Owned and run by Blaž Staroverski (seen with me above), the restaurant also recently received rave reviews and top marks in one of Slovenia’s leading newspapers, and since it is also one of the seven restaurants that participate in Taste Radol’ca, and being one that is still remaining on my list, a visit was long overdue.
Being a unique village, Kropa also has some original local dishes and therefore I left it to Blaž to acquaint me with a few tasting samples of just some of the dishes available on the menu. With Kropa’s mere existence being based on the tradition of blacksmithing, most of the population would have, to some extent, been involved in hard, physical labour and thus required robust, hearty food. This tradition still continues, however, under Blaž’s leadership, he manages to create robust, hearty dishes with modern innovation and finesse – and all using the freshest and most local ingredients available.

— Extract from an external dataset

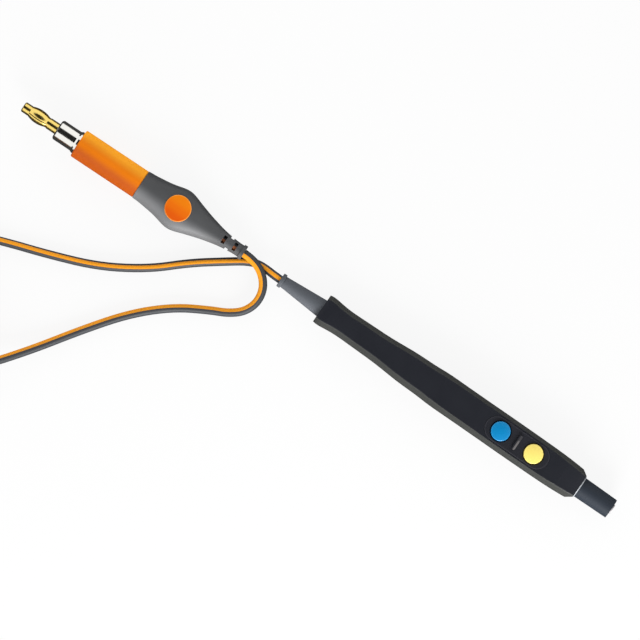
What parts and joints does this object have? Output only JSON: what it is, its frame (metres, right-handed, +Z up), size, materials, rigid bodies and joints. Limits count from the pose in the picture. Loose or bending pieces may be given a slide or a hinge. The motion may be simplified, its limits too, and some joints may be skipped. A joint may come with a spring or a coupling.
{
  "type": "electrosurgical pencil",
  "caption": "Hand-switched electrosurgical pencil with a cut button, a coagulation button, an electrode chuck, a strain-relief boot, a coiled cord and a coaxial plug.",
  "frame": {"origin": "on the resting plane below the middle of the hand piece, boot and chuck included", "axes": "+X from the cord boot towards the electrode chuck, +Z up out of the keypad"},
  "size_m": [0.3152, 0.1326, 0.0156],
  "materials": {
    "casing": "fine matt moulding, dark navy grey",
    "keypad": "fine matt moulding, dark navy grey",
    "blue_cap": "smooth, slightly glossy",
    "yellow_cap": "smooth, slightly glossy",
    "spring_steel": "bright stamped",
    "board": "coated laminate",
    "diode": "moulded",
    "chuck": "smooth, half matt",
    "lining": "turned, off white",
    "contact_metal": "turned",
    "seal": "pale soft ring",
    "boot": "matt grey",
    "cord": "silicone sheath, dark grey with an orange stripe",
    "crimp": "pressed",
    "wire_red": "insulated lead",
    "wire_blue": "insulated lead",
    "grip": "fine matt moulding, mid grey",
    "orange_trim": "smooth, half matt",
    "orange_tube": "smooth",
    "bright_plate": "plated",
    "insulator": "turned",
    "gold_plate": "gold plated",
    "tie": "soft strap"
  },
  "bodies": {
    "hand_piece": {"upper_shell": "casing", "lower_shell": "casing", "keypad_panel": "keypad", "blue_dome": "spring_steel", "yellow_dome": "spring_steel", "circuit_board": "board", "board_diodes": "diode", "chuck_tube": "chuck", "socket_collar": "lining", "contact_sleeve": "contact_metal", "contact_ring": "spring_steel", "nose_seal": "seal", "cord_boot": "boot", "handle_cord_end": "cord", "cord_clamp": "crimp", "active_wire": "wire_red", "signal_wire": "wire_blue", "board_lead": "wire_blue", "cord_handle_leg": "cord", "cord_coil": "cord", "cord_plug_leg": "cord", "cord_tie": "tie", "plug_grip": "grip", "grip_dot": "orange_trim", "plug_tube": "orange_tube", "plug_barrel": "bright_plate", "barrel_insulator": "insulator", "barrel_terminal": "crimp", "plug_pin": "gold_plate", "pin_cage": "gold_plate", "plug_cord_end": "cord", "plug_clamp": "crimp", "pin_wire": "wire_red", "barrel_wire": "wire_blue"},
    "blue_button": {"blue_button": "blue_cap"},
    "yellow_button": {"yellow_button": "yellow_cap"}
  },
  "joints": [
    {"name": "blue_button_press", "type": "slide", "parent": "hand_piece", "child": "blue_button", "axis": [0, 0, -1], "range_m": [0, 0.0008], "stiffness_N_per_m": 1500, "deforming": ["blue_dome"]},
    {"name": "yellow_button_press", "type": "slide", "parent": "hand_piece", "child": "yellow_button", "axis": [0, 0, -1], "range_m": [0, 0.0008], "stiffness_N_per_m": 1500, "deforming": ["yellow_dome"]}
  ]
}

- First, a thick hearty bean soup, served in a typical clay dish, which one can imagine would really hit the spot on a cold winter’s day, flavoured with home-grown herbs.

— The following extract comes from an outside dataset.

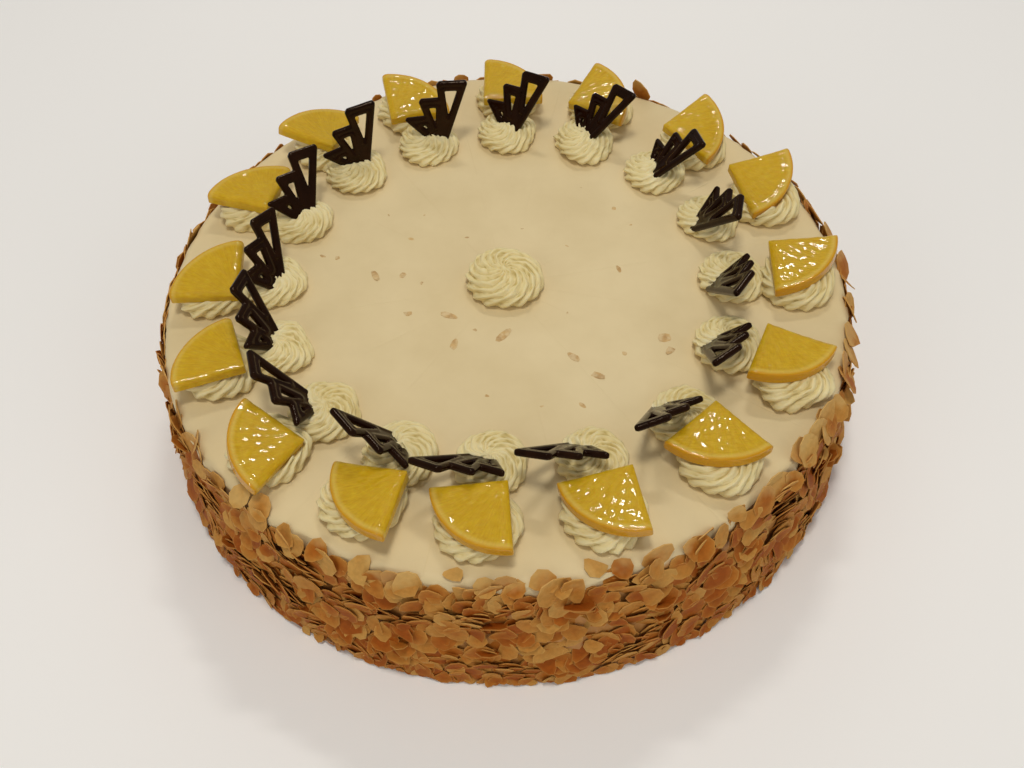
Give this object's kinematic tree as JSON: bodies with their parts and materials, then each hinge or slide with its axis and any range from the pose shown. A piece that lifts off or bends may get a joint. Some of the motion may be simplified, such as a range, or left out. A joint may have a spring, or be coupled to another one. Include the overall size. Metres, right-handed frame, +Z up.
{
  "type": "lemon cream cake",
  "caption": "Round lemon cream cake topped with piped cream rosettes, lemon quarters and chocolate fans, its side coated in toasted almond flakes; it rests flat on its underside.",
  "frame": {"origin": "middle of the cake's underside, on the surface it stands on", "axes": "+Z up, out of the cream top; +Y towards the back of the cake as pictured, and +X to its right"},
  "size_m": [0.2899, 0.2881, 0.0954],
  "materials": {
    "cream": "matte lemon cream, slightly satin",
    "almond": "toasted almond flakes on cream, matte",
    "lemon": "lemon flesh under a clear jelly glaze",
    "chocolate": "glossy dark chocolate"
  },
  "bodies": {
    "root": {"cake": "almond", "centre_rosette": "cream", "cream_rosettes_01": "cream", "cream_rosettes_02": "cream", "cream_rosettes_03": "cream", "cream_rosettes_04": "cream", "cream_rosettes_05": "cream", "cream_rosettes_06": "cream", "cream_rosettes_07": "cream", "cream_rosettes_08": "cream", "cream_rosettes_09": "cream", "cream_rosettes_10": "cream", "cream_rosettes_11": "cream", "cream_rosettes_12": "cream", "cream_rosettes_13": "cream", "cream_rosettes_14": "cream", "cream_rosettes_15": "cream", "cream_rosettes_16": "cream", "lemon_01": "lemon", "lemon_02": "lemon", "lemon_03": "lemon", "lemon_04": "lemon", "lemon_05": "lemon", "lemon_06": "lemon", "lemon_07": "lemon", "lemon_08": "lemon", "lemon_09": "lemon", "lemon_10": "lemon", "lemon_11": "lemon", "lemon_12": "lemon", "lemon_13": "lemon", "lemon_14": "lemon", "lemon_15": "lemon", "lemon_16": "lemon", "chocolate_01": "chocolate", "chocolate_02": "chocolate", "chocolate_03": "chocolate", "chocolate_04": "chocolate", "chocolate_05": "chocolate", "chocolate_06": "chocolate", "chocolate_07": "chocolate", "chocolate_08": "chocolate", "chocolate_09": "chocolate", "chocolate_10": "chocolate", "chocolate_11": "chocolate", "chocolate_12": "chocolate", "chocolate_13": "chocolate", "chocolate_14": "chocolate", "chocolate_15": "chocolate", "chocolate_16": "chocolate"}
  },
  "joints": []
}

- Next was buckwheat served with mushrooms and a creamy, rich mushroom sauce. Buckwheat is used a lot in Slovene cooking, either as an ingredient or as a stand-alone dish but, for my palate, it can sometimes be a little dull and lacking in flavour if not well cooked and seasoned. This dish however was delicious, really flavourful and I could have quite happily eaten a whole dish of it.
- A salad followed – all of course direct and fresh from the restaurant’s own garden and lightly dressed with oil and vinegar.
- The main course comprised tender pork fillet in a cranberry sauce, homemade curd cheese štruklji (a Slovene speciality – a kind of rolled, filled dumpling) and vegetables
- With just enough room left, I, of course, managed to sample the dessert too! Described as a ‘buckwheat omelette’ it was more reminiscent of a light muffin, filled with a fruit sauce and accompanied by forest strawberries, chocolate sauce and ice-cream coated in a light nut and crumb crust.
Although I didn’t have an opportunity to try it on this occasion, since it was fresh out of the oven and baked to fulfil an order, the HUGE tarragon potica, as seen in the photo above looks a-m-a-z-i-n-g! I shall definitely be returning to test that sometime soon!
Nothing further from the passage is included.